El texto que tanto le gustó a Pol era un puto monstruo. El esquema había comenzado teniendo una dimensión razonable: 45 páginas. Pero para entonces tenía más de 120. Los peritos teólogos habían hecho su labor. Así las cosas, el texto hubo de ser discutido de nuevo en sesión, cosa que pasó entre el 21 de septiembre y el 8 de octubre.

Entre las intervenciones producidas, pronto destacaron las de quienes, como el cardenal Siri, echaban de menos que el texto no hablase de cosas de las que se supone que la ICAR tiene que hablar siempre. Cosas como el pecado, la verdad de la Cruz, la necesidad del arrepentimiento en la espera de la resurrección de la carne; chorradas de ésas, que obviamente para la Iglesia no lo son, pero que verdaderamente, como destacó el genovés, a veces lo parecía un poco.

Yo no creo que se pueda decir que se produjo una oposición ultramontana al texto. La verdad, en el año 1965, con todo lo que estaba cayendo en el mundo, podía haber prelados que soñasen con tiempos pasados en los que la Iglesia hacía un poco lo que quería, entre otras cosas porque operaba en un mundo poblado por gentes que creían que por sacar un santo en procesión iba a llover o dejar de llover; pero, por mucha nostalgia que tuvieran, cualquier persona con dos dedos de frente (y nunca me verás, en estas notas, sostener la idea de que los curas son lerdos; de hecho, lo que son, es muy listos) tenía que concluir que el texto sobre la Iglesia en el mundo moderno tenía que hacer concesiones en la dirección en que querían los progresistas. Sin embargo, las críticas llegaron por la, por así decirlo, poca profundidad teológica del texto. Por construir una Iglesia que es la Iglesia actual: una institución blandita, woke, que a veces parece como que se avergüenza de las cosas en las que (presuntamente) cree.

Aquello, sin embargo, no fue, como digo, un típico enfrentamiento entre progres y conservadores. De hecho, conspicuos miembros de la Alianza Internacional, como el cardenal Frings, de hecho intervinieron para reclamar una revisión del texto, no tanto porque dijera cosas que no debía decir; como por la forma muy confusa en que las decía. Consecuencia, creo yo, de aquellas reuniones de febrero, en las que a todas luces se permitió a demasiada gente meter las zarpas en el documento.

Otro problema que presentaba el esquema, según la impresión de muchos, era que había quedado asimétrico. Dedicaba mucho texto a algunos asuntos que estaban cerca de ser paridas; pero, sin embargo, apenas dedicaba cuatro líneas al tema del racismo, como si no fuese un problema acuciante.
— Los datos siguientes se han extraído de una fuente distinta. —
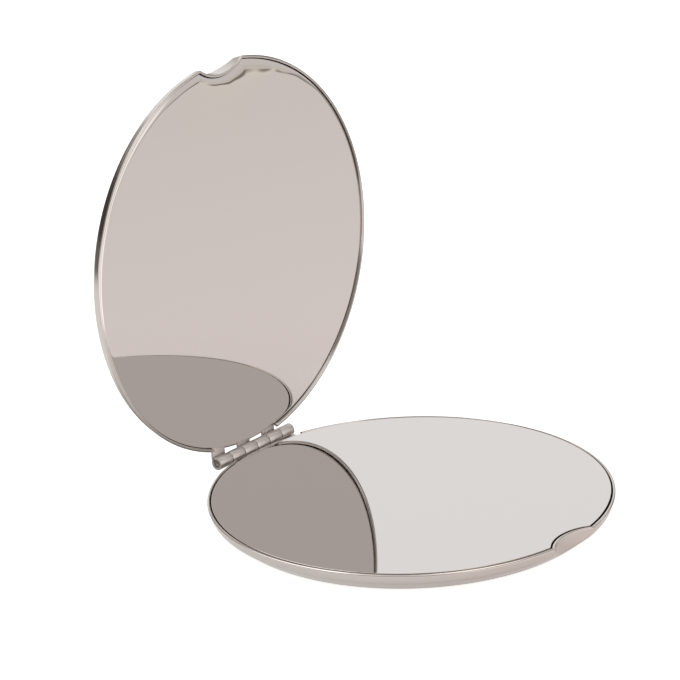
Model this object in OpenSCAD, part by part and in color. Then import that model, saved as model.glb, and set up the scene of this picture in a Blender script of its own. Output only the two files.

Un cardenal español, Bueno y Monreal, abogó, lo cual no deja de ser sorprendente, por la introducción en el esquema de alguna referencia a la “posible propiedad comunal de la tierra”; no sé muy bien qué tal le sentaría al general Franco estas palabras con leve aroma a reforma agraria. Finalmente, muchos padres acusaron al esquema de ser excesivamente optimista; de creer demasiado en el hombre, por así decirlo. Algo que está, en efecto, en contradicción con la doctrina de la Iglesia, pues si el hombre es tan cojonudo, no debería necesitar que le visitase un Cristo para lavarle el pecado original y esas cosas.
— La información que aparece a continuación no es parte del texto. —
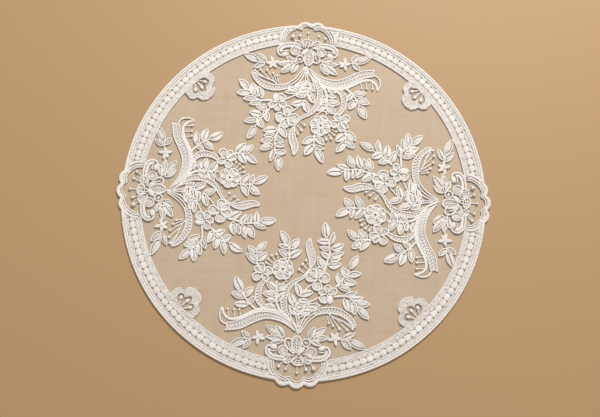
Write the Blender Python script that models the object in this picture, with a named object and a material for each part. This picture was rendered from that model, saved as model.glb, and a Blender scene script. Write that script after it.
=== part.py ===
"""Round lace doily: a sheer net ground with a corded rim, four scalloped medallions,
four flower sprays and four small rosettes worked in raised thread.

The tables give plan positions in millimetres for the front motif, whose medallion
points along -Y; the other three motifs are the same tables turned by 90 degrees.
"""
import math

import bmesh
import bpy
from mathutils import Matrix, Vector
from mathutils.geometry import delaunay_2d_cdt

MM = 0.001

# ---- driving dimensions -------------------------------------------------
RIM_RADIUS = 170.0          # outer edge of the rim band
RIM_WIDTH = 18.0            # rim band, edge cord to inner cord
GROUND_INSET = 0.5          # the embroidered edge stands proud of the net by this much
GROUND_THICK = 1.0          # net ground
GAP = 0.3                   # clear space between neighbouring pieces
RELIEF = 1.2                # height of the raised thread work

MEDALLION_HALF_ANGLE = 9.6  # degrees either side of the medallion's axis
LOBE_SPACING = 12.0         # across, from one scallop to the next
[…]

Entre las discusiones que todavía estaban pendientes, una muy interesante, por lo que tiene de discusión sobre lo que verdaderamente importa (la pasta) es la de los poderes de los obispos sobre las escuelas católicas. El esquema sobre el oficio pastoral de los obispos había sido discutido en la segunda sesión y modificado para votarse en la tercera. El artículo 35 de aquel esquema abordaba la relación de los obispos con las órdenes religiosas estableciendo que el obispo debería tener autoridad sobre las escuelas católicas. En realidad, los poderes concedidos al obispo llegaban incluso a darle competencias de auditoría, y de comprobación de que la pedagogía y la higiene de la escuela era la adecuada. En otras palabras, las órdenes religiosas podían seguir metiendo billetes en sus escuelas; pero allí quien mandaba era el obispo.
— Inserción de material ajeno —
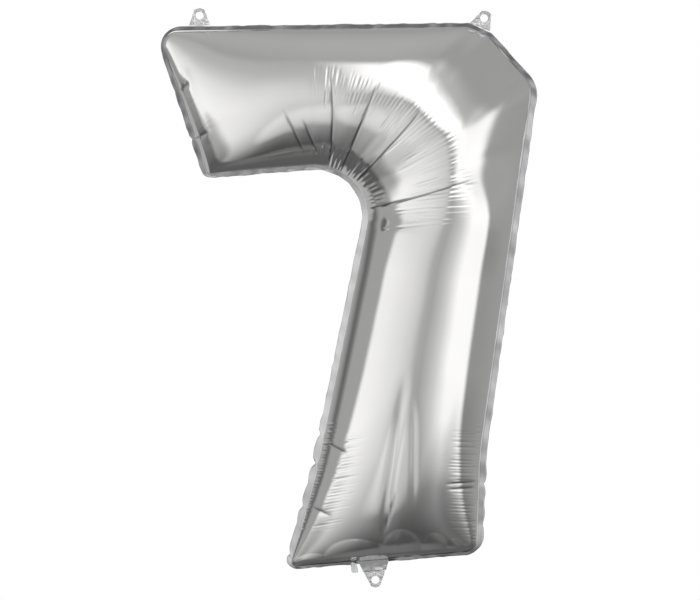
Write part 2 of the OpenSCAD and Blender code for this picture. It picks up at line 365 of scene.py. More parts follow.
@dataclass
class Filling:
    """The film's filled shape, before its creases.

    The reaches are how far the fall to the arm's end and to the foot goes. The cones flatten the section
    inside and outside the bend, the box fills it near the arm's end, and the crest values move its highest
    line sideways.
    """

    outline: Outline
    stations: tuple[int, int, int] = (60, 120, 170)
    columns: int = 110
    arm_depth: float = 103.0
    leg_depth: float = 114.0
    arm_reach: float = 290.0
    foot_reach: float = 290.0
    corner_cone: float = 0.74
    inner_cone: float = 0.12
    crest_shift: float = 0.01
    crest_swing: float = 0.055
    crest_drop: float = 0.2
    end_box: float = 1.3
    sway: float = 0.5
    sway_from: float = 60.0
    fairings: int = 40

    def crest(self, u: np.ndarray, mid: np.ndarray) -> np.ndarray:
        """Depth of the highest line, a quarter ellipse of the distance from the arm's end and from the foot.

        Args:
            u: stations.
            mid: points halfway between the two sides [u, 1, 2].

        Returns:
            Depth at each station.
        """
        crest = self.arm_depth + (self.leg_depth - self.arm_depth) * smooth_step((u - 0.9) / 1.2)
        for end, reach in ((mid[:1], self.arm_reach), (mid[-1:], self.foot_reach)):
            run = np.linalg.norm(mid - end, axis=2)[:, 0]
            crest = crest * np.sqrt(np.clip(1.0 - (1.0 - np.clip(run / reach, 0.0, 1.0)) ** 2, 0.0, 1.0))
        return crest

    def skew(self, u: np.ndarray) -> np.ndarray:
        """How far the highest line stands off the middle: in along the arm and at the corner, out after it.

        Args:
            u: stations.

        Returns:
            The shift at each station, as a share of the width.
        """
        at_corner = self.crest_shift * window(u, 1.44, 1.56, 0.2)
        after_corner = self.crest_swing * window(u, 1.74, 1.86, 0.26)
        return at_corner - after_corner + self.crest_drop * (1.0 - smooth_step(u / 1.05))

    def power(self, u: np.ndarray, s: np.ndarray) -> np.ndarray:
        """The section's power: 2 is round, less is a flatter cone, more is a fuller box.

        Args:
            u: stations.
            s: places across, from -1 on the inner side to 1 on the outer one [u, v].

        Returns:
            The power at each place.
        """
        outside = window(u, 1.46, 1.74, 0.22)[:, None]
        inside = window(u, 1.2, 1.78, 0.3)[:, None]
        near_end = (1.0 - smooth_step(u / 0.9))[:, None]
        power = 2.0 - np.where(s > 0.0, self.corner_cone * outside, self.inner_cone * inside)
        return power + np.where(s > 0.0, 0.0, self.end_box * near_end)

    def shape(self) -> np.ndarray:
        """Depth over the sealed figure, worked out on an even grid.

        Across the figure the depth is crest (1 - |s|^p)^(1/p), where s runs from -1 on the inner side to 1
        on the outer one and p is the section's power. A slow sway of smooth noise goes on top, away from
        the rim.

        Returns:
            Points [3, i, j], Y as depth.
        """
        patch = Patch(self.outline, self.outline.seam_w)
        parts = [k + np.linspace(0.0, 1.0, count + 1)[:-1] for k, count in enumerate(self.stations)]
        u = np.concatenate([*parts, [3.0]])
        w = (1.0 - np.cos(np.pi * np.linspace(0.0, 1.0, self.columns + 1))) / 2.0
        p = patch.grid(u, w)
        crest = self.crest(u, (p[:, :1] + p[:, -1:]) / 2.0)
        shifted = w[None] + 4.0 * self.skew(u)[:, None] * (w * (1.0 - w))[None]
        s = 2.0 * shifted - 1.0
        power = self.power(u, s)
        y = crest[:, None] * np.clip(1.0 - np.abs(s) ** power, 0.0, 1.0) ** (1.0 / power)
        x, z = p[..., 0], p[..., 1]
        inward = np.clip(y / self.sway_from, 0.0, 1.0) ** 2
        y = y + inward * self.sway * (lattice_noise(x, z, 90.0, 51) + 0.5 * lattice_noise(x, z, 47.0, 52))
        return self.fair(np.stack([x, y, z]), self.fairings)

    @staticmethod
    def fair(p: np.ndarray, rounds: int) -> np.ndarray:
        """Takes short kinks out without shrinking the shape: a smoothing step, then a larger one back.

        Args:
            p: points [3, i, j], whose four rims stay.
            rounds: how many pairs of steps.

        Returns:
            The faired points.
        """
        for _ in range(rounds):
            for gain in (0.25, -0.26):
                q = p.copy()
                q[:, 1:-1] += gain * ((p[:, 2:] + p[:, :-2]) / 2.0 - p[:, 1:-1])
                q[:, :, 1:-1] += gain * ((p[:, :, 2:] + p[:, :, :-2]) / 2.0 - p[:, :, 1:-1])
                q[:, :, 0], q[:, :, -1], q[:, 0], q[:, -1] = p[:, :, 0], p[:, :, -1], p[:, 0], p[:, -1]
                p = q
        return p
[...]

El 3 de noviembre de 1964, el Secretariado de los Obispos envió una carta en la que invitaba a los padres conciliares a votar negativamente estas previsiones. El resultado fueron 174 votos negativos y casi 900 enmiendas cualificadas. Los votos afirmativos fueron el 57%, es decir, no alcanzaron los dos tercios exigidos.

En ese punto, el Secretariado de los Obispos puso en marcha una enmienda al esquema, apoyada por 273 prelados, que básicamente introducía una frase en la que decía que la autonomía de las escuelas habría de respetarse. Se acusaba, yo creo que con razón, de no tener suficientemente en cuenta que los que sabían de educación eran las órdenes religiosas, y no los obispos; y que la idiosincrasia de cada escuela se ponía en peligro. Así las cosas, el 6 de octubre de 1965 se presentó para el voto un texto que había introducido la enmienda sobre la autonomía. Otrosí: saca tus sucias manos de mi pasta, puto obispo de mierda.